What is the dimension of the unit hertz?

The dimension of the unit hertz is 1/time, often represented as T⁻¹. This indicates that frequency is inversely proportional to time, meaning a higher frequency corresponds to a shorter time period for each cycle or event.

In English, what is the plural form of hertz?

In English, the plural form of 'hertz' is also 'hertz.' This is a common convention for some units named after people, where the singular and plural forms are identical.

What are some common multiples of the hertz unit used for high frequencies?

For high frequencies, the hertz unit is commonly expressed using SI prefixes. These include kilohertz (kHz) for 10³ Hz, megahertz (MHz) for 10⁶ Hz, gigahertz (GHz) for 10⁹ Hz, and terahertz (THz) for 10¹² Hz. These multiples help in expressing very large numbers of cycles per second more manageably.

Provide examples of how the hertz unit is used to describe periodic events.

The hertz unit can be applied to any periodic event. For instance, a clock might tick at a frequency of 1 Hz, meaning it completes one tick every second. Similarly, a human heart might beat at 1.2 Hz, indicating 1.2 beats per second. These examples illustrate frequency as a measure of repetition rate.

How does the unit of hertz differ from the unit of reciprocal second (s⁻¹) when describing event rates?

While both hertz (Hz) and reciprocal second (s⁻¹) have the dimension of T⁻¹, they are used in specific contexts. The hertz (1 Hz = 1 per second) specifically refers to one periodic event or cycle per second. In contrast, the reciprocal second is used for the rate of aperiodic or stochastic (random) events. For example, radioactivity is measured in becquerels (Bq), which is also one per second, but specifically refers to radionuclide events.

In what contexts is the hertz unit not typically used, even though the phenomena have the dimension of T⁻¹?

Even though phenomena like angular velocity, angular frequency, and radioactivity share the dimension of T⁻¹, only frequency is expressed using the unit hertz. For instance, angular velocity is measured in radians per second, not hertz, highlighting the specific application of the hertz unit to cyclical events.

What is the relationship between frequency (f) measured in hertz and angular velocity (ω) measured in radians per second?

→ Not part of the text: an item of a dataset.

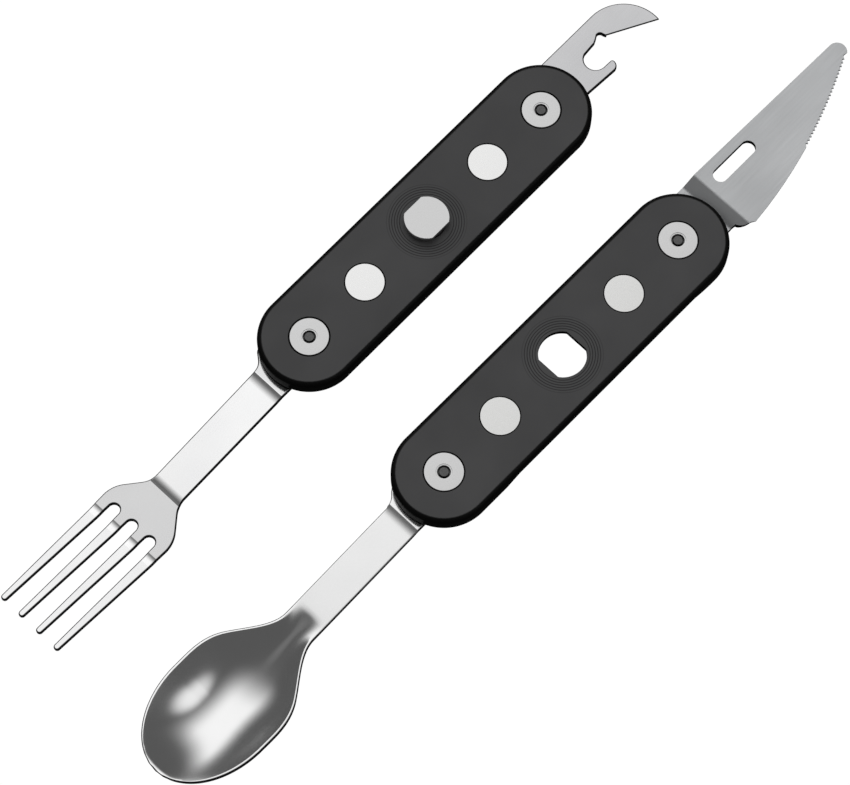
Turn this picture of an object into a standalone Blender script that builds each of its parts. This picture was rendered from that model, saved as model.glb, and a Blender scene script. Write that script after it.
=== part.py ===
"""Two-piece folding picnic cutlery: a fork and opener half, and a spoon and knife half."""

import math

import bmesh
import bpy

MM = 0.001

# Handles, shared by both halves. Heights run down from the inner face at zero.
PIVOT_SPACING = 80.5
END_RADIUS = 12.4
BODY_DEPTH = 4.5
MIDDLE_DEPTH = 2.7
PAD_REACH = 80.0
RECESS_PAD_LOW = 10.67
RECESS_PAD_HIGH = 14.4
RECESS_END_LOW = -36.0
RECESS_END_HIGH = -27.6
FACE_ROUND = 0.9
BACK_ROUND = 0.4

# Clearances
GAP = 0.3
SIDE_GAP = 0.15

# Pivot stack
WASHER_RADIUS = 4.7
WASHER_DEPTH = 1.2
WASHER_BORE = 1.55
COUNTERSINK_RADIUS = 1.8
PIN_TIP_RADIUS = 1.3
PIN_RADIUS = 2.0
PIN_HEAD_RADIUS = 3.75
PIN_HEAD_DEPTH = 0.8
FRICTION_RADIUS = 4.5
FRICTION_DEPTH = 0.4
STEEL = 1.5
TANG_TOP = -(BODY_DEPTH + GAP)
BOSS_RADIUS = 8.0

# Magnets and coupling
MAGNET_RADIUS = 4.7
MAGNET_DEPTH = 1.6
MAGNET_OFFSET = 21.3
STUD_RADIUS = 5.5
STUD_FLATS = 9.35
STUD_HEIGHT = 2.6
STUD_HEAD_DEPTH = 1.0
STUD_NECK_RADIUS = 4.5
STUD_SEAT_DEPTH = 1.4
STUD_TAIL_RADIUS = 2.5
STUD_FLANGE_RADIUS = 4.5
STUD_FLANGE_DEPTH = 0.7
SOCKET_RADIUS = 5.75
SOCKET_FLATS = 9.7
SOCKET_PLATE = 1.5
SOCKET_RELIEF_RADIUS = 6.3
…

The relationship between frequency (f) in hertz and angular velocity (ω) in radians per second is defined by the formulas ω = 2πf and f = ω / (2π). This means that angular velocity is frequency multiplied by 2π, and frequency is angular velocity divided by 2π, showing how rotational speed relates to cyclical events per unit time.

When was the unit 'hertz' established by the International Electrotechnical Commission (IEC)?

The name 'hertz' for the unit of frequency was established by the International Electrotechnical Commission (IEC) in 1935. This standardization helped to unify the terminology in electrical engineering and physics internationally.

What unit did the hertz replace when it was adopted by the CGPM?

When the hertz was adopted by the CGPM in 1960, it replaced the previous name for the unit of frequency, which was 'cycles per second' (cps). Related multiples like 'kilocycles per second' (kc/s) and 'megacycles per second' (Mc/s) were also replaced by their hertz equivalents.

How was the term 'cycles per second' sometimes abbreviated historically, leading to potential confusion?

Historically, in some usage, the 'per second' part of 'cycles per second' was omitted. This led to terms like 'megacycles' (Mc) being used as an abbreviation for 'megacycles per second,' which is equivalent to megahertz (MHz), potentially causing ambiguity.

How is sound related to frequency and the hertz unit?

Sound is a traveling longitudinal wave, which is an oscillation of pressure. Humans perceive the frequency of a sound wave as its pitch. Therefore, the hertz unit is used to measure the frequency of sound waves, which directly determines their perceived pitch.

What is the typical range of frequencies that an infant's ear can perceive?

An infant's ear is capable of perceiving frequencies ranging from approximately 20 Hz to 20,000 Hz. This broad range allows infants to hear a wide spectrum of sounds in their environment, from low rumbles to high-pitched noises.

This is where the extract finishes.